Europe has been struggling with a wave of terrorist attacks amid mounting tensions and uncertainty on the continent. Experts warn that terrorist attacks can inspire others and terrorism tends to be contagious
The wave of terrorist attacks afflicting Europe is showing signs of "contagion," experts warn, at a time when the continent is already in the throes of an existential crisis.
In less than two weeks DAESH extremists claimed four bloody assaults in France and Germany that killed nearly 90 people, wounded hundreds and left the continent on edge.
Experts say each attack can inspire another, with extremists egged on further by the media spotlight the atrocities attract. "Terrorism tends to be contagious," international security consultant Benoit Gomis told Agence France-Presse (AFP), citing previous research that has shown attacks since the 1970s have occurred in "clusters or bursts." "The last few months confirm this decades-long trend," he added.
The attacks come as Europe grapples with ever-mounting tensions and uncertainty.
The Greek debt standoff, the migrant crisis that saw more than a million people stream into Europe in 2015, and most recently Britain's shock vote to quit the European Union have come on top of an enduring economic malaise. "It's a tipping point. Where do we go from here?" asked radicalization expert Tahir Abbas of London's Royal United Services Institute (RUSI) think tank.
"My fear is that it could get a lot worse because of the underlying conditions, and the economy is weak."
Over 12 days starting July 14, a driver ploughed a 19-ton truck into the crowd leaving a fireworks display in Nice, a man attacked train passengers with an axe in Bavaria, another blew himself up outside a music festival, also in Bavaria, and two extremists slashed a priest's throat in northern France.
During the same period, nine people were shot dead at a Munich mall by an 18-year-old "obsessed" with mass killers like Norwegian right-wing fanatic Anders Behring Breivik, authorities said.
Emily Winterbotham, a senior researcher at RUSI, said the recent surge in violence "could be because people are emboldened by seeing others' acts, seeing they can cause so much damage by driving a lorry down a busy road. "They are emboldened by seeing other people 'succeed'."
Both the Munich mall shooter and the driver of the truck that rammed the crowd in Nice, killing 84, had done research on previous mass killings.
The wall-to-wall news coverage that follows major attacks can also encourage would-be extremists, said Michael Jetter, a University of Western Australia professor who has studied the effect of media coverage on terrorist activity. "There is the potential that people disenfranchised from society, or who are very unhappy, young males that are not integrated into societies, may be drawn to such coverage and think 'Hey, if I do this, I will get my two or three days of fame,' " he added. "And it's what we should try to avoid."
On Wednesday, several major French media outlets decided they would no longer use pictures of the perpetrators of attacks, including one that said it would stop naming them.
Researchers have noted a similar interplay between media attention and so-called suicide clusters, which occur when several people take their own lives in a short period often in a defined geographical area.

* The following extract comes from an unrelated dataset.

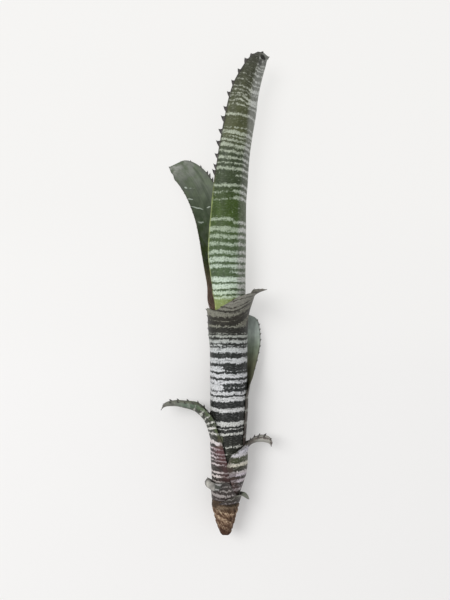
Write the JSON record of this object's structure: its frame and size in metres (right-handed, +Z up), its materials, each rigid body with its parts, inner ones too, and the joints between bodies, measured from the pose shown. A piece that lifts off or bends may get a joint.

DAESH's violent ideology can provide would-be attackers the justification and framework they are looking for to trigger massacres, experts say.
And while DAESH has lost ground in recent months in Syria and Iraq, its propaganda machine -- which uses slick videos and publications to inspire attacks – is as strong as ever.
"The violent mindset ... of this group [DAESH] is spreading like a contagion, by winning the hearts and minds of young people who perhaps have never even met the leaders of ISIS [DAESH] or Al-Qaida and their branches," said Sara Silvestri, a Cambridge University expert on Islam in Europe.
And as extremist violence breeds copycat attacks, it also fans fears of reprisals that threaten to further divide society – exactly as DAESH wants, experts say.
France, home to Europe's largest Muslim community, saw anti-Muslim acts of hate triple in 2015, with spikes coming after last year's two major extremist attacks in Paris in January and November. "Taking it one step further, let's hope that we don't see a retaliation" for the priest's murder, said RUSI's Winterbotham.
Islamophobia and xenophobia have long been on the rise in European countries. Facing fear of scapegoating, many Muslims felt obliged to speak out against terrorism and say the killings do not represent their faith, especially after attacks by DAESH extremists in Paris that killed 130 people in November. Similarly, after an attack on a nightclub in Orlando last month, Muslim community in the U.S. faced hate-filled insults and abuse. The refugee crisis and DAESH threat have pushed voters into the arms of far-right parties, whose support has been surging in many countries in Europe.